6) What the GST officer checks when the claim reaches the GST office
When a refund claim reaches the GST officer due to withholding or due to an additional IGST claim after export, the officer checks record consistency and legal eligibility.
The officer checks export linkage: whether the export invoices in GSTR-1 Table 6A match the shipping bill and whether the export confirmation exists. The officer checks return compliance: whether GSTR-3B is filed and whether IGST payment for exports is reflected in Table 3.1(b). The officer checks the amount cap: whether the refund request crosses the Table 3.1(b) paid figure for the period. The officer checks the export duty bar: whether the goods fall under export duty.
The officer also checks for mismatch corrections through GSTR-1A where filed, since those corrections control the matching outcome.

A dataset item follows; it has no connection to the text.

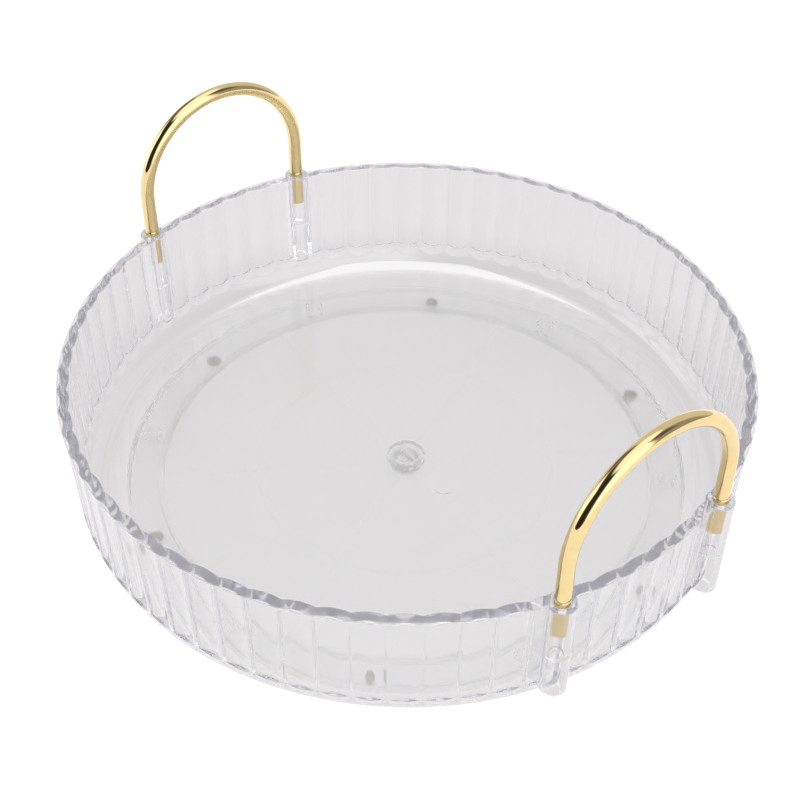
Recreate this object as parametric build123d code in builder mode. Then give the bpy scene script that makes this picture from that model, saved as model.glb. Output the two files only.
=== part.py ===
from build123d import *
import math
import os

os.makedirs("parts", exist_ok=True)

# ---------------------------------------------------------------------------
# Lazy susan turntable: a clear fluted tray with two polished rod handles,
# turning on a ring of small clear balls above a clear ribbed base plate.
# Millimetres, +Z up.  The origin is on the spin axis, in the plane of the
# table that the feet stand on.  The handles stand over +X and -X.
# ---------------------------------------------------------------------------

# ---- heights, from the table up --------------------------------------------
foot_stand = 1.2            # how far a foot pad stands proud of the base plate
foot_recess = 1.5           # depth of the pad's recess in the base plate
base_t = 2.0                # base plate
base_z0 = foot_stand
base_z1 = base_z0 + base_t  # ball track on the base plate
ball_d = 5.0
ball_gap = 0.02             # working clearance above and below a ball
ball_z = base_z1 + ball_gap + ball_d / 2
tray_z0 = base_z1 + ball_d + 2 * ball_gap   # underside of the tray floor
floor_t = 2.5
floor_z = tray_z0 + floor_t
rim_h = 56.0                # rim above the tray floor
rim_z = floor_z + rim_h

# ---- tray ------------------------------------------------------------------
tray_r = 140.0              # rim, outside radius
wall_foot_r = 138.1         # outside radius where the bottom corner starts
corner_ro = 14.0            # outside radius of the rounded bottom corner
corner_ri = 11.5            # inside radius of the same corner
inner_tip_r = 134.5         # inside wall, crest of a rib that bulges inwards
inner_cusp_r = 135.5        # inside wall, line between two ribs
flutes = 70
flute_r = 9.7               # radius of a flute's hollow
flute_top_r = 138.6         # deepest line of a flute under the lip, from the axis
flute_foot_r = 136.85       # and at its foot
lip_t = 1.0                 # plain lip above the flutes
flute_end = 0.6             # the flutes end this far below the corner's start
edge_r = 0.35               # softened moulded edges
lip_z = rim_z - lip_t
corner_z = tray_z0 + corner_ro
draft = math.atan((tray_r - wall_foot_r) / (lip_z - corner_z))
corner_r = (tray_r - (lip_z - corner_z + corner_ro * math.sin(draft)) * math.tan(draft)
            - corner_ro * math.cos(draft))

# ---- handle sockets ---------------------------------------------------------
socket_pos_r = 139.7        # socket axis, from the spin axis
socket_half_deg = 16.25     # half the angle between one handle's two sockets
socket_od = 11.0
socket_bore = 6.2
socket_len = 47.0           # from the rim down
socket_web_z = 26.6         # depth of the upper bore
socket_web_t = 1.2          # web between the upper and the lower bore

# ---- handles ----------------------------------------------------------------
rod_d = 6.0
rod_in = 14.7               # length pushed into the socket
leg_h = 17.5                # straight leg above the rim
groove_z = 1.9              # witness groove above the rim
serration_pitch = 1.05

# ---- centre pivot -----------------------------------------------------------
pin_d = 8.0
pin_head_d = 13.0
pin_head_t = 1.0
pin_barb_d = 10.8
pin_slot = 1.8
pin_deg = 84.24             # direction from one prong to the other
hub_d = 16.0
run_gap = 0.1               # radial running clearance round the pin

# ---- base plate -------------------------------------------------------------
track_r = 112.0             # pitch radius of the balls
rail_in_r0 = 104.3
rail_in_r1 = 105.7
rail_out_r0 = 118.2
base_r = 119.6
rail_h = 3.3
hub_ring_r = 63.6           # low ring half way out
spoke_deg0 = 56.24          # first of the six low spokes
spoke_w = 3.2
spoke_h = 0.35

# ---- ball cage --------------------------------------------------------------
balls = 6
ball_deg0 = 45.24
cage_r0 = 106.2
cage_r1 = 117.7
cage_t = 1.4
pocket_d = ball_d + 0.4
collar_d = 8.0

# ---- feet -------------------------------------------------------------------
foot_d = 6.4
foot_pos_r = track_r        # under the track, midway between the balls at rest
foot_deg0 = 15.24


def polar(r, deg):
    return (r * math.cos(math.radians(deg)), r * math.sin(math.radians(deg)))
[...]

7) Special case: refund of additional IGST paid after export due to price revision
Sometimes export price rises after export due to contract terms. In such a case, the exporter raises a supplementary document and pays additional IGST after export. The original IGST refund under the shipping bill route covers IGST paid at the time of export. For additional IGST paid after export, the exporter files FORM GST RFD-01 and the GST officer processes the claim.
The amount logic in this case is direct:
- Identify the additional IGST paid after export for the same exported goods.
- Ensure that IGST component was not refunded earlier under the shipping bill route.
- Sanction refund for the additional IGST that meets linkage and payment checks.
The officer checks linkage to the same export, checks proof of additional tax payment through returns, and checks that there is no duplicate refund for the same tax.
8) Note on Rule 96(10)
Rule 96(10) was omitted through a notification dated 08 October 2024. This change affects eligibility restrictions that were tied to that sub-rule. The core amount logic for IGST refund on export of goods stays based on invoice IGST, shipping bill linkage, matching rules, and the GSTR-3B Table 3.1(b) cap.